Hace unos años, la consorte de uno de los miembros integrantes de lo que los medios han venido a calificar como jueces mediáticos, escribía un libro, no exento de polémica, titulado “La soledad del juzgador”, en el que describía las reflexiones, emociones, vivencias, vicisitudes y penurias por las que había atravesado su marido como presidente del tribunal que juzgó el 11-M.
“Mutatis mutandis”, el juez Castro va camino de hacer acopio de materia literaria suficiente para intentar un “remake” de tal publicación.
De ser jaleado por las masas, de ir de la mano del fiscal y de la Agencia Tributaria, se ha quedado literalmente solo en su intento de imputar a la infanta Cristina por delito fiscal. Ciertamente, todavía hay algún medio que nutre su parrilla de programas sensacionalistas, que lo sigue animando a seguir empuñando la espada de la venganza social.
La Fiscalía no ve delito, la Agencia Tributaria, tampoco: ¿”quo vadis”, juez Castro?
¿Va a sustituir su papel de instructor por el de acusador?
El juez Castro tuvo su momento para imputar. Inexplicablemente, no lo hizo, y al momento actual el arroz ya se pasó, de tal manera que no es momento de invitar a nuevos comensales, so pena de que el anfitrión quede en mal lugar.
Un juez tiene la obligación de conocer el momento en que debe actuar, y ese momento no puede ser ni pretempestivo ni extemporáneo.
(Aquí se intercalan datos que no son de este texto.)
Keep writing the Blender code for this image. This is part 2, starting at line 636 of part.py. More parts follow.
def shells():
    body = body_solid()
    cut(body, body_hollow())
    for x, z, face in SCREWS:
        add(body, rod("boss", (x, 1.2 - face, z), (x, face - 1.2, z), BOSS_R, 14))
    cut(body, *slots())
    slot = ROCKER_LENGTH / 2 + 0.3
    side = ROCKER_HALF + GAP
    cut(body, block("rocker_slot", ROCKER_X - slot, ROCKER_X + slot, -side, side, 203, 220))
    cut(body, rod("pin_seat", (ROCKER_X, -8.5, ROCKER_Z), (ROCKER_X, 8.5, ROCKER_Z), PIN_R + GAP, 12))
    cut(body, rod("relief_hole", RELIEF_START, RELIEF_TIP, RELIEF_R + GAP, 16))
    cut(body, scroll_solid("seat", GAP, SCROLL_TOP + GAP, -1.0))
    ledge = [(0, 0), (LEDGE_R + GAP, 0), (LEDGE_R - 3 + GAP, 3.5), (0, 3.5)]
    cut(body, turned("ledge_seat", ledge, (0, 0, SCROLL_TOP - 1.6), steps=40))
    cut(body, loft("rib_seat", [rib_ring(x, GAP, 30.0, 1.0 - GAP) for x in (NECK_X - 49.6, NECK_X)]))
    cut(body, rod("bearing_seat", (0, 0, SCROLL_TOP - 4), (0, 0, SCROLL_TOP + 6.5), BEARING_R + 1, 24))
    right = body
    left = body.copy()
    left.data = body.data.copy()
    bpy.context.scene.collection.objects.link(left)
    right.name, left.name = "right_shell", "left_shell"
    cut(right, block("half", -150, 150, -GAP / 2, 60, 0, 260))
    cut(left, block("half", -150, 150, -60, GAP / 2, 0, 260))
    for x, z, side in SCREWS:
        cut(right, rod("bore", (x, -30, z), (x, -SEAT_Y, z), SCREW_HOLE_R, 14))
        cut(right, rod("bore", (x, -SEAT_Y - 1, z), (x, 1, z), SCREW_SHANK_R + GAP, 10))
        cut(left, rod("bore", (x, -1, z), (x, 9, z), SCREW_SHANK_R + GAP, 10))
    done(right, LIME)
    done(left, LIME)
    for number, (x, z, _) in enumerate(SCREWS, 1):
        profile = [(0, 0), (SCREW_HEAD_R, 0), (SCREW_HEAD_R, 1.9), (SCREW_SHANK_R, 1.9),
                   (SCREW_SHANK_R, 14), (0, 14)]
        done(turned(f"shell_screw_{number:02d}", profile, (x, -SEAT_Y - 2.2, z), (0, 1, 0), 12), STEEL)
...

Superada la tempestividad, la acción suele estar condenada al fracaso.
Dicen los medios que el juez Castro se siente humillado y ofendido.
No es bueno para la instrucción actuar en esas condiciones. Como acertadamente articularon Romboli y Panizza, entre la independencia y la imparcialidad del juez se da una relación similar a la existente entre “una serie de cajas chinas en la que hay una más grande, que es la de la independencia externa, luego otra más pequeña, la de la independencia interna, y una aún más pequeña, que es la de la imparcialidad. Todas tienden a la persecución y a la realización del valor que representa el núcleo esencial contenido en las cajas, que es precisamente la libertad del juez en el momento del juicio”.
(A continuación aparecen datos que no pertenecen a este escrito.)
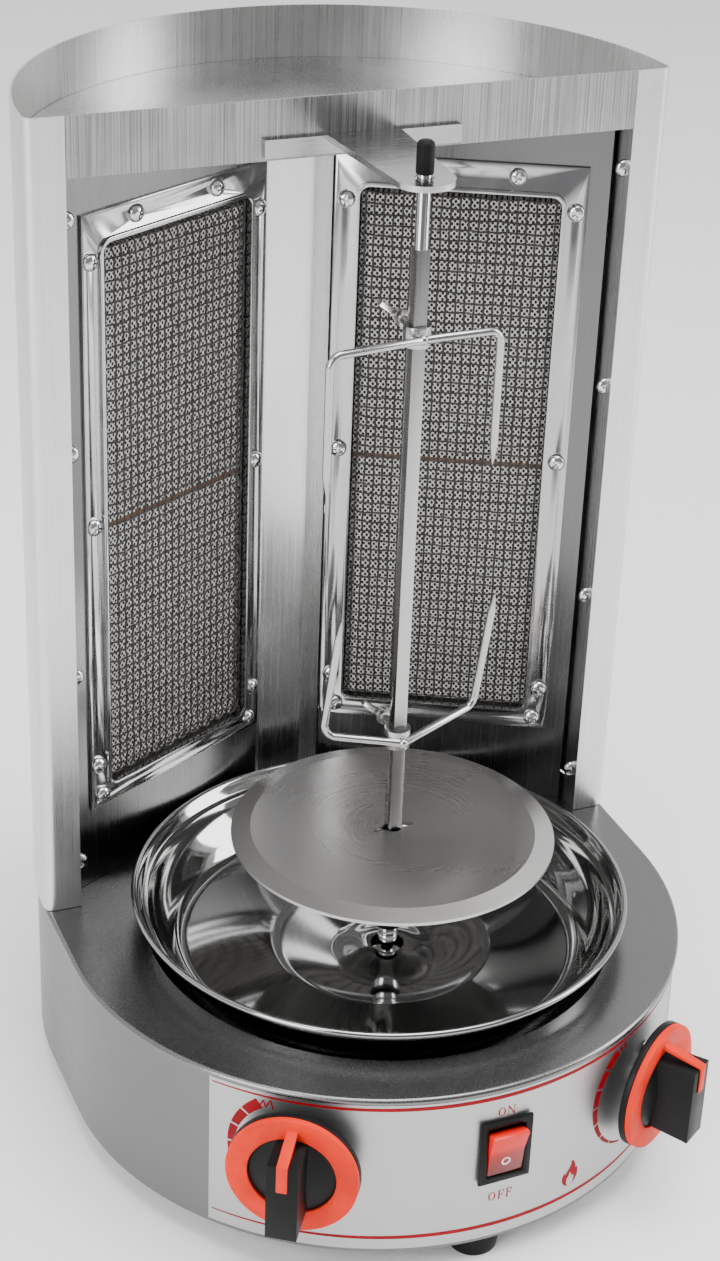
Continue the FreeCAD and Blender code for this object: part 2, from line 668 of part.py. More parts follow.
def make_burner(side):
    word = "right" if side > 0 else "left"
    stack = s.frame_sheet + s.panel_gap

    def panel_outline(sketch):
        inner = -s.panel_inner * side
        outer = s.panel_outer * side
        low, high = (inner, outer) if side > 0 else (outer, inner)
        box_outline(sketch, low, DECK + s.tray_gap, high, TRAY_FLOOR - s.tray_sheet - s.panel_top_gap)
        rounded_box_outline(sketch, s.window_half + s.window_rim, s.window_low - s.window_rim,
                            s.window_top + s.window_rim, s.post_bend)
        screw_holes(sketch)

    def frame_outline(sketch):
        box_outline(sketch, -s.frame_half, s.frame_low, s.frame_half, s.frame_top)
        rounded_box_outline(sketch, s.window_half, s.window_low, s.window_top, s.post_bend)
        screw_holes(sketch)

    def rim_outline(sketch):
        rounded_box_outline(sketch, s.window_half + s.window_rim, s.window_low - s.window_rim,
                            s.window_top + s.window_rim, s.post_bend + s.window_rim)
        rounded_box_outline(sketch, s.window_half, s.window_low, s.window_top, s.post_bend)

    def flange_outline(sketch):
        box_outline(sketch, -s.frame_half, s.frame_low, s.frame_half, s.frame_top)
        box_outline(sketch, -HOUSING_HALF, HOUSING_LOW, HOUSING_HALF, HOUSING_TOP)
        screw_holes(sketch)

    def wall_outline(sketch):
        thick = s.housing_sheet
        box_outline(sketch, -HOUSING_HALF - thick, HOUSING_LOW - thick, HOUSING_HALF + thick,
                    HOUSING_TOP + thick)
        box_outline(sketch, -HOUSING_HALF, HOUSING_LOW, HOUSING_HALF, HOUSING_TOP)

    def back_outline(sketch):
        thick = s.housing_sheet
        box_outline(sketch, -HOUSING_HALF - thick, HOUSING_LOW - thick, HOUSING_HALF + thick,
                    HOUSING_TOP + thick)

    def mesh_outline(sketch):
        gap = s.panel_gap * 2
        rounded_box_outline(sketch, s.window_half - gap, s.window_low + gap, s.window_top - gap,
                            s.post_bend - gap)

    panel = burner_body(f"{word}_reflector_panel", side)
    upright_plate(panel, "sheet", stack, s.panel_sheet, panel_outline)
    frame = burner_body(f"{word}_burner_frame", side)
    upright_plate(frame, "sheet", 0, s.frame_sheet, frame_outline)
    upright_plate(frame, "rim", -s.window_rim_height, s.window_rim_height, rim_outline)
    mesh = burner_body(f"{word}_burner_mesh", side)
    upright_plate(mesh, "screen", 0, s.mesh_depth, mesh_outline)
    flange_front = stack + s.panel_sheet + s.panel_gap
    housing = burner_body(f"{word}_burner_housing", side)
    upright_plate(housing, "flange", flange_front, s.housing_sheet, flange_outline)
    upright_plate(housing, "walls", flange_front, s.housing_depth, wall_outline)
    upright_plate(housing, "back", flange_front + s.housing_depth, s.housing_sheet, back_outline)
    make_tiles(word, side, flange_front)
    screw = screw_shape(s.screw_reach)
    places = [burner_spot(side, x, z) for x, z in burner_screw_places()]
    group(f"{word}_burner_screws", screw, places)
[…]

Pero un uso adecuado de esa libertad impide al juez toda posibilidad de subrogarse en el cometido de la acusación. El juez debe adoptar una posición de pasividad total que impide que se alinee con una de las partes, normalmente con la acusación.
El juez, como afirma Iacoviello, debe ser la boca que pronuncia la ley en condiciones sociales e ideológicas neutras.
No parece que un juez desairado por la Audiencia en un asunto de tanta repercusión pública sea el adecuado para seguir con la instrucción.
En todo caso, a la vista de este y otros acontecimientos judiciales recientes, sería bueno que en la reforma de la Ley Orgánica del Poder Judicial se contemplara algún tipo de responsabilidad para aquellos jueces que dictan autos de imputación sin la necesaria motivación y que son posteriormente desautorizados por la Audiencia e incluso revocados por el propio juez.
La judicatura es la única instancia pública a la que se le permite actuar con ligereza, sin motivación y con perjuicio para terceros sin asumir por ello ningún tipo de responsabilidad.
Entre tanto se adopta algún tipo de medida, el juez Castro siempre tendrá el consuelo de escribir su agridulce experiencia. Recomendamos que le ponga por título “La amarga guinda del pastel”.